Moderni dr. Frankenstein e i mostri della critica
Ogni anno nei principali festival internazionali di cinema almeno uno dei film in concorso, meglio ancora se quello di apertura, viene preso di mira e bersagliato dalla critica. Quasi sempre, quando questi film “incriminati” approdano in sala e li si vede, si scopre che non sono poi così inguardabili, anzi.
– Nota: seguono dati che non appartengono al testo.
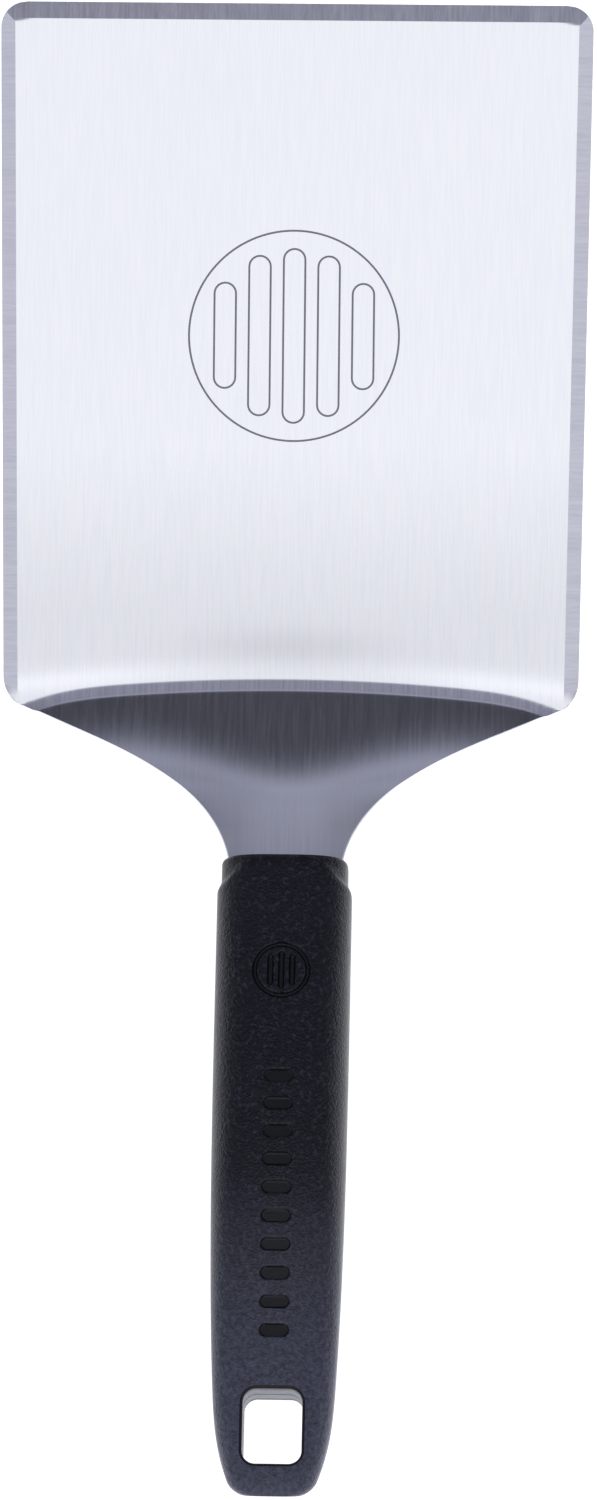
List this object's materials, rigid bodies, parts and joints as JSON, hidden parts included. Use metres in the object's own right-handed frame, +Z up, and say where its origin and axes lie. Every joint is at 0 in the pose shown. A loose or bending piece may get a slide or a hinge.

Una sorte simile e immeritata è toccata quest’anno, durante il Festival di Cannes, a La pelle che abito, ultimo film di Pedro Almodóvar, che contamina e “sporca” il consueto mélo con elementi squisitamente thriller e horror. Tutt’altro che non riuscito e incompiuto, vi si possono rintracciare tutti gli elementi tipici del suo cinema: agnizioni improvvise, traumi irrisolti del passato, vendette, situazioni e personaggi camp, cambi di sesso, flashback e andirivieni temporali che confondono, il fantastico che irrompe rendendo piacevolmente illogica e inverosimile la narrazione. Forse La pelle che abito non passerà alla Storia come il suo film migliore ma è impossibile e ingiusto non riconoscergli anche in questo caso originalità nello sguardo, nella costruzione dell’immagine, contenuto ed estetica. Dentro l’ambiente apparentemente asettico di laboratori, sale operatorie e della villa che li cela al suo interno covano drammi e pulsioni laceranti di personaggi che hanno “la follia nelle viscere” e per questo sono votati al dolore, al sacrificio e ai lutti infiniti. Alla fine i veri mostri non sono né lo spietato mad doctor Robert Ledgard (Antonio Banderas), moderno incrocio tra il dr. Frankenstein e Pigmalione, né tanto meno la sua meravigliosa creatura Vera Cruz (la sublime rivelazione Elena Anaya) ma quei critici miopi e annoiati che per colpire un Autore e il suo pubblico hanno svelato nelle loro recensioni colpi di scena e dettagli di una trama ad incastro perfetto che non andrebbero nemmeno accennati. Fortunatamente, nonostante il loro diabolico piano di vendetta, la bellezza e la forza del cinema di Almodóvar rimangono intatte, potenti, travolgenti.